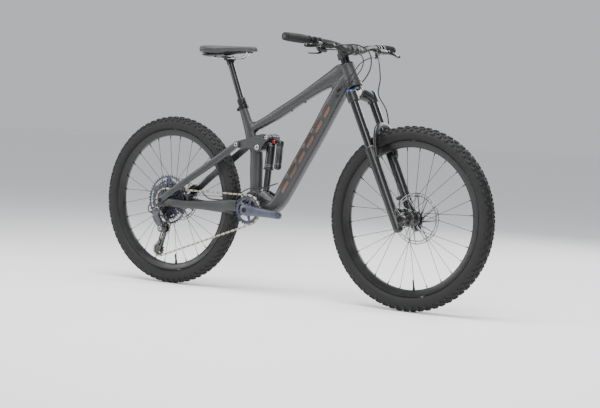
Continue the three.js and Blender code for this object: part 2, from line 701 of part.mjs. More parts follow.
// ---- cockpit ----
function stem() {
  const clamp = rod(fork(687, 0), fork(726, 0), 19.5, 16);
  const spacers = rod(fork(HEAD_TOP + GAP, 0), fork(688, 0), 17, 16);
  const barClamp = rod(fork(STEM_HEIGHT, STEM_REACH, -26), fork(STEM_HEIGHT, STEM_REACH, 26), 21, 16);
  const arm = slab(fork(STEM_HEIGHT, STEM_REACH / 2), [44, 34, 30], 25);
  const barHole = rod(fork(STEM_HEIGHT, STEM_REACH, -40), fork(STEM_HEIGHT, STEM_REACH, 40), 16.3, 16);
  const bore = rod(fork(HEAD_TOP - 5, 0), fork(740, 0), STEERER_RADIUS + 0.4, 16);
  return cut(joined(clamp, spacers, barClamp, arm), barHole, bore);
}

const barCentre = fork(STEM_HEIGHT, STEM_REACH);
const BAR_ROUTE = [
  [barCentre.x, 30, barCentre.z, 15.9],
  [barCentre.x, 46, barCentre.z, 15.9],
  [871, 90, 1003, 14],
  [866, 130, 1010, 12.4],
  [...BAR_BEND, BAR_RADIUS],
  [...BAR_END, BAR_RADIUS],
];

// A point of the straight grip section, at a distance across and with a shift ahead and up.
function onBar(y, ahead = 0, up = 0) {
  const t = (Math.abs(y) - BAR_BEND[1]) / (BAR_END[1] - BAR_BEND[1]);
  const mix = (i) => BAR_BEND[i] + (BAR_END[i] - BAR_BEND[i]) * t;
  return point(mix(0) + ahead, y, mix(2) + up);
}

function handlebar() {
  const station = ([x, y, z, r], side) => [x, side * y, z, r, r];
  const right = [...BAR_ROUTE].reverse().map((s) => station(s, -1));
  const left = BAR_ROUTE.map((s) => station(s, 1));
  return loft([...right, ...left], 12, FORWARD, 1);
}

function grip(side) {
  const sleeve = rod(onBar(side * 266), onBar(side * 388), 16.5, 16);
  return cut(sleeve, rod(onBar(side * 250), onBar(side * 405), BAR_RADIUS + GAP + 0.2, 16));
}

// A clamp band on the bar with a body hung ahead of and under it.
function barClamp(side, y, width) {
  const band = rod(onBar(side * y), onBar(side * (y + width)), 15, 12);
  const hole = rod(onBar(side * (y - 20)), onBar(side * (y + width + 20)), BAR_RADIUS + GAP + 0.2, 12);
  return { band, hole };
}

function brakeBody(side) {
  const { band, hole } = barClamp(side, 226, 13);
  const master = rod(onBar(side * 150, 26, -12), onBar(side * 246, 34, -14), 12, 12);
  const neck = rod(onBar(side * 232.5, 8, -4), onBar(side * 232.5, 30, -12), 7, 10);
  return cut(joined(band, master, neck), hole);
}

const leverPivot = (side) => onBar(side * 252, 42, -15);

function brakeLever(side) {
  const pivot = leverPivot(side);
  const [x, , z] = pivot.toArray();
  const at = (y, ahead, up) => onBar(side * y, ahead, up).toArray();
  return loft([
    [x - 8, side * 252, z - 1, 6, 5],
    [x + 6, side * 268, z - 3, 6, 4.5],
    [...at(300, 56, -26), 6, 4.5],
    [...at(334, 50, -28), 6, 4.5],
    [...at(344, 54, -28), 5, 3.5],
  ], 8, UPWARD);
}

function shifterBody() {
  const { band, hole } = barClamp(-1, 200, 11);
  const pod = slab(onBar(-205, 12, -30), [40, 30, 17], -20);
  const neck = rod(onBar(-205.5, 2, -6), onBar(-205.5, 10, -22), 6, 10);
  return cut(joined(band, pod, neck), hole);
}

function shiftPaddle() {
  const at = (y, ahead, up) => onBar(y, ahead, up).toArray();
  return loft([
    [...at(-206, 4, -45), 8, 3],
    [...at(-224, -4, -47), 9, 2.6],
    [...at(-242, -14, -48), 9, 2.4],
  ], 8, FORWARD);
}

function dropperRemote() {
  const { band, hole } = barClamp(1, 202, 10);
  const arm = slab(onBar(207, 4, -22), [24, 12, 18], -25);
  return cut(joined(band, arm), hole);
}

function dropperLever() {
  const at = (y, ahead, up) => onBar(y, ahead, up).toArray();
  return loft([
    [...at(206, 4, -38), 8, 3],
    [...at(224, -2, -39), 9, 2.6],
    [...at(246, -8, -40), 10, 2.4],
  ], 8, FORWARD);
}

function cockpit() {
  return [
    part("stem", stem(), SATIN_BLACK),
    part("handlebar", handlebar(), SATIN_BLACK),
    part("grip_right", grip(-1), RUBBER),
    part("grip_left", grip(1), RUBBER),
    part("brake_body_right", brakeBody(-1), ANODISED),
    part("brake_body_left", brakeBody(1), ANODISED),
    part("brake_lever_right", brakeLever(-1), ANODISED),
    part("brake_lever_left", brakeLever(1), ANODISED),
    part("shifter_body", shifterBody(), PLASTIC),
    part("shift_paddle", shiftPaddle(), ANODISED),
    part("dropper_remote", dropperRemote(), PLASTIC),
    part("dropper_lever", dropperLever(), ANODISED),
  ];
}

// ---- hoses and cable housings ----
function cables() {
  const rearBrake = [[880, -146, 1001], [905, -110, 1008], [938, -60, 1010], [958, -10, 985], [948, 22, 935],
    [915, 40, 890], [876, 40, 852], [842, 33.5, 826]];
  const shift = [[880, -182, 982], [905, -140, 985], [935, -85, 985], [950, -45, 965], [945, -38, 925],
    [912, -41, 882], [872, -40, 845], [838, -32.5, 820]];
  const dropper = [[863, 196, 984], [893, 150, 970], [925, 90, 968], [945, 30, 968], [935, -30, 945],
    [908, -41, 905], [872, -40, 868], [840, -32.5, 843]];
  const alongLeg = [[520, 48, 78], [450, 50, 92], [380, 30, 100], [300, 10, 100], [200, -2, 97],
    [120, -10, 85], [72, -14, 52]];
  const frontBrake = [[880, 146, 1000], [907, 128, 994], [935, 100, 960], [955, 84, 890],
    ...alongLeg.map(([up, ahead, y]) => fork(up, ahead, y).toArray())];
  const lower = [[552, -33, 452], [520, -37, 440], [480, -39, 433], [440, -41, 430], [400, -41, 414],
    [366, -41, 383]];
  return [
    part("rear_brake_hose", cable(rearBrake, 2.5, 16), RUBBER),
    part("shift_housing", cable(shift, 2.2, 16), RUBBER),
    part("dropper_housing", cable(dropper, 2.2, 16), RUBBER),
    part("front_brake_hose", cable(frontBrake, 2.5, 24), RUBBER),
    part("rear_brake_hose_lower", cable(lower, 2.5, 10), RUBBER),
  ];
}

function rearBrake() {
  const { y, radius } = REAR_ROTOR;
  return [part("rear_caliper", caliper([0, TYRE_RADIUS], 32, y, radius), SATIN_BLACK)];
}

const bike = new THREE.Group();
bike.add(
  ...frontTriangle(),
  part("dropper_outer", dropperOuter(), SATIN_BLACK),
  ...seatPost(),
  ...rearSuspension(),
  ...wheel("rear", 0, REAR_HUB, [-22.5, 29.5], REAR_ROTOR),
  ...wheel("front", WHEELBASE, FRONT_HUB, [-23.5, 23.5], FRONT_ROTOR),
  ...drivetrain(),
  ...forkParts(),
  ...cockpit(),
  ...rearBrake(),
  ...cables(),
);
bike.position.x = -WHEELBASE / 2;

export default bike;
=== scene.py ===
import json
import math

import bmesh
import bpy
import numpy as np
from mathutils import Matrix, Vector
from mathutils.geometry import tessellate_polygon


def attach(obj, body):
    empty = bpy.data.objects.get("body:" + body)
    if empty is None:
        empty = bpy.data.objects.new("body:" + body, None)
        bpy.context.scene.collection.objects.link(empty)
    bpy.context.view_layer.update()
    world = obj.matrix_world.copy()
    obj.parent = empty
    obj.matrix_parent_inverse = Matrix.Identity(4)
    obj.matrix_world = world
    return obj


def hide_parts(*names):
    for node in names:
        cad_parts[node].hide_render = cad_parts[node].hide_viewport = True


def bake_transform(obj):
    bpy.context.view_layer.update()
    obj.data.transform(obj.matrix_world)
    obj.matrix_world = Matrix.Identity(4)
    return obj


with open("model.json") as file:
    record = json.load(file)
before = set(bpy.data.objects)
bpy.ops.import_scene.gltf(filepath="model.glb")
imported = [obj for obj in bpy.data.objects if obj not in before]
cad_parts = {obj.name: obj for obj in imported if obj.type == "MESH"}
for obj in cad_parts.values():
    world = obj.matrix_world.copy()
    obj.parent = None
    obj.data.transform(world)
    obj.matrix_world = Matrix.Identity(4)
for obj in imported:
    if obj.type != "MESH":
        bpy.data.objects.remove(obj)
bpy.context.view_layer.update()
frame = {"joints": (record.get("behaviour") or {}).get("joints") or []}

JOINTS = {joint["name"]: joint for joint in frame["joints"]}
AXLE_X = JOINTS["rear_wheel_spin"]["pos_m"][0] * 1000
MM = 0.001


def pivot(name):
    """A joint's centre as x and z in the side view, in millimetres."""
    x, _, z = JOINTS[name]["pos_m"]
    return x * 1000 - AXLE_X, z * 1000


REAR_AXLE = pivot("rear_wheel_spin")
FRONT_AXLE = pivot("front_wheel_spin")
BRACKET = pivot("crank_spin")
MAIN_PIVOT = pivot("suspension")
ROCKER_PIVOT = pivot("rocker_pivot")
SHOCK_FOOT = pivot("shock_swivel")
UPPER_PULLEY = pivot("upper_pulley_spin")
LOWER_PULLEY = pivot("lower_pulley_spin")
STEER_UP = np.array(JOINTS["steering"]["axis"])
STEER_AHEAD = np.array([STEER_UP[2], 0, -STEER_UP[0]])
SEAT_UP = np.array(JOINTS["dropper_travel"]["axis"])
SHOCK_UP = np.array(JOINTS["shock_travel"]["axis"])
SHOCK_AHEAD = np.array([SHOCK_UP[2], 0, -SHOCK_UP[0]])
FORK_OFFSET = 44
SHOCK_TOP = (505, 639)
STAY_PIVOT = (361, 604)
TYRE_RADIUS = 355
CHAIN_PLANE = -50
CHAINRING_PITCH = 60.75
COG_PITCH = 48.65
COG_SPACING = 3.65
COG_TEETH = [52, 42, 36, 32, 28, 24, 21, 18, 16, 14, 12, 10]
UPPER_PULLEY_PITCH = 24.3
LOWER_PULLEY_PITCH = 28.4
CRANK_LENGTH = 175
CRANK_ANGLE = math.radians(-3.3)
ACROSS = (0, 1, 0)
TYRE_SECTION = 322
SPOKES = 28
LEG_SIDES = (-70, 70)
LEG_AHEAD = 18
REAR_DISC = (55, 90)
FRONT_DISC = (44.5, 100)
SIDES = ((-1, "right"), (1, "left"))


def fork(up, ahead, y=0.0):
    """A point up the steering axis from the front axle's height, ahead of the axis and across."""
    foot = np.array([FRONT_AXLE[0], y, FRONT_AXLE[1]])
    return foot + STEER_UP * up + STEER_AHEAD * (ahead - FORK_OFFSET)


def on_seat(z, ahead=0.0, y=0.0):
    """A point at a height on the seat post's axis, or ahead of it."""
    foot = np.array([354.5, y, 758.0])
    across = np.array([SEAT_UP[2], 0, -SEAT_UP[0]])
    return foot + SEAT_UP * ((z - foot[2]) / SEAT_UP[2]) + across * ahead


def on_shock(t, ahead=0.0, y=0.0):
    """A point up the shock from its lower eye, ahead of its axis and across."""
    return np.array([SHOCK_FOOT[0], y, SHOCK_FOOT[1]]) + SHOCK_UP * t + SHOCK_AHEAD * ahead


BAR_BEND = np.array([861.0, 165.0, 1013.5])
BAR_END = np.array([821.0, 390.0, 1020.0])


def on_bar(y, ahead=0.0, up=0.0):
    """A point of the straight grip section at a distance across, moved ahead and up."""
    t = (abs(y) - BAR_BEND[1]) / (BAR_END[1] - BAR_BEND[1])
    at = BAR_BEND + (BAR_END - BAR_BEND) * t
    return np.array([at[0] + ahead, y, at[2] + up])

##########

Using the data above, repeat exactly the lines that begin at the line with "const bike = new THREE.Group();" and end at the line with "obj.matrix_parent_inverse = Matrix.Identity(4)", both ends included.

### Full output
const bike = new THREE.Group();
bike.add(
  ...frontTriangle(),
  part("dropper_outer", dropperOuter(), SATIN_BLACK),
  ...seatPost(),
  ...rearSuspension(),
  ...wheel("rear", 0, REAR_HUB, [-22.5, 29.5], REAR_ROTOR),
  ...wheel("front", WHEELBASE, FRONT_HUB, [-23.5, 23.5], FRONT_ROTOR),
  ...drivetrain(),
  ...forkParts(),
  ...cockpit(),
  ...rearBrake(),
  ...cables(),
);
bike.position.x = -WHEELBASE / 2;

export default bike;
=== scene.py ===
import json
import math

import bmesh
import bpy
import numpy as np
from mathutils import Matrix, Vector
from mathutils.geometry import tessellate_polygon


def attach(obj, body):
    empty = bpy.data.objects.get("body:" + body)
    if empty is None:
        empty = bpy.data.objects.new("body:" + body, None)
        bpy.context.scene.collection.objects.link(empty)
    bpy.context.view_layer.update()
    world = obj.matrix_world.copy()
    obj.parent = empty
    obj.matrix_parent_inverse = Matrix.Identity(4)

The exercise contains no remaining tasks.